The training centre, which is the first phase of a bigger project, is expected to be expanded later to make it more suitable for running various programmes as a satellite campus, especially in health and related fields.

The project started in 2012 and was expected to be completed in three years after Okofo Okatakyi Nyarko Eku X, the Omanhen of Agona Nyakrom, gifted the school a 50-acre parcel of land in 2007.

However, it travelled for more than 10 years due to various challenges including funding.

Prof Johnson Nyarko Boampong, Vice Chancellor of UCC, indicated that the facility would help provide quality, equitable and inclusive education that would empower graduates to be independent and responsible citizens with passion for job creation.

“The training and resort centre is not merely a brick-and-mortar structure. It symbolises the commitment of the University to holistic education, industry relevance and sustainable development,” he said.

He indicated that beyond the educational significance, activities at the centre would also contribute to the growth of tourism and sell the potential of the community to the world.

“The economic opportunities and job creation that will arise from this venture will have a transformative impact on the lives of the people in this community,” he stressed.

Prof Boampong reiterated the UCC’s determination to complete other innovative facilities to support the training of creative and entrepreneurial future leaders.

“The University is ready to nurture a generational cohort that will work assiduously to create their own jobs and further team up with talented individuals to develop solutions that would help solve societal problems and challenges,” he stressed.

He thanked all stakeholders, including his predecessors, and the chiefs and people of the community for their contributions to the success of the project.

Dr Yaw Osei Adutwum, the Minister for Education, who commissioned the building, observed that the project would serve both the university and the community very well.

He charged UCC to collaborate with the Ghana Education Service (GES) to ensure their host communities benefitted tremendously from the school’s presence.

He for instance, urged them to extend their Neighbourhood Academic Initiative to every community which had a branch campus.

“That is your security because if the community prospers because of your presence, they are the ones who will guard the facility for you,” he noted.
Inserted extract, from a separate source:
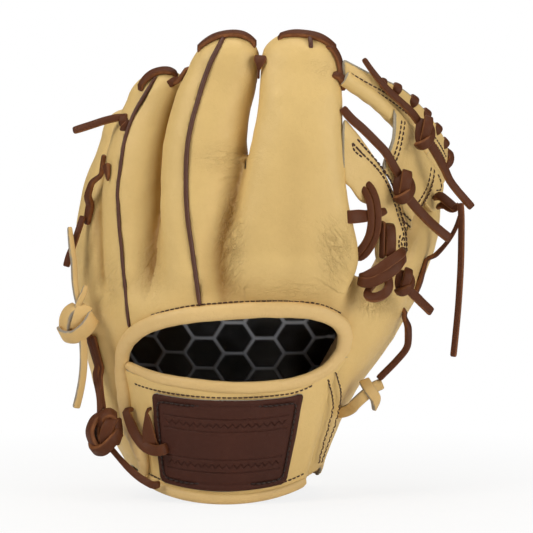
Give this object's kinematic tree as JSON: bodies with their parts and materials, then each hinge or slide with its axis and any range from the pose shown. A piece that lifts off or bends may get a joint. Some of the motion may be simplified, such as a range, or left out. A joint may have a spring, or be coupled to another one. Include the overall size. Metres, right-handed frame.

Touching on the agenda of his Ministry, he said it was focused on creating a more robust public education regime from basic school to the university and was working to transform public schools at all levels to ensure Ghana had the best public schools in the world.

Dr Adutwum indicated, for example, that through the Ghana Accountability for Learning Outcome Project (GALOP), the Ministry was providing extra financing for schools through learning grants.

“We want to make sure parents who send their children to private schools, do that as a matter of choice and not because they don’t have a choice,” he said.

He noted that in education, it was critical to provide access, improve quality and make education relevant to the needs of the country.

“I believe the better days of our nation are seriously ahead of us and not behind us. We realise that education must eradicate poverty, and that is the agenda we have set for ourselves,” he stated.

Okofo Okatakyi Nyarko Eku, who chaired the function, appealed to the university not to limit the facility to a resort centre but also run some distance education programmes from there.

“I am aware that currently, the university runs distance education programme in Diploma in Education from a rented premises in Swedru and other places.

“I hope that the university will transfer these programmes to this centre in Agona Nyakrom where participants can easily be provided with accommodation which the university already has,” he advised.

The Omanhene further expressed the hope, that having been a primary producer of agriculture for decades, the two secondary schools and now, the university facility would help to transform the community’s economy.